With really heavy blocks making the cut angled down to the way you want it to go makes the push easier.

Maybe I'm missing some thing. Blocking down to me is small pieces. 1 1/2 to 2 times the diameter. Cut a piece, chuck it off, march down, cut another, chuck it down, build a bird's nest if the lawn is an issue, make sure you flat drop them. 60' Pecan spar is a half hour job. Am I missing something?
 
Maybe I'm missing some thing. Blocking down to me is small pieces. 1 1/2 to 2 times the diameter. Cut a piece, chuck it off, march down, cut another, chuck it down, build a bird's nest if the lawn is an issue, make sure you flat drop them. 60' Pecan spar is a half hour job. Am I missing something?

No, that is chunking it out, blocking it down is using rigging.,,in my professional opinion.
Jeff :)
 
In our terminology, blocking it down means cutting firewood sized blocks and throwing them off the stem.
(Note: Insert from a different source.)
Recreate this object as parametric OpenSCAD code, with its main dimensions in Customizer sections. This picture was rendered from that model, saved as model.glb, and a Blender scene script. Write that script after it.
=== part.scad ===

If you are using a rope, you are rigging it down (using a butt hitch).

Same way in Texas. "chunking it down" is when your aiming at the groundies
 
Rigging is "roping" around my way. You may use a block when roping, but the block is the"pulley". And "blocking" is cutting and throwing.

Sent from my SM-N900T using Tapatalk
 
Chogging, blocking,logging, I've always used/heard being used for cut n chuck, no rigging.

Rigging was always called roping or lowering, sometimes swinging
 
This sure clears up a lot of miscommunication from over the years. Well, maybe it doesn't clear it up but shows where it came from.
 
There is a terminology deficiency for sure. Much confusion I have when reading some post. Must we create our own dictionary?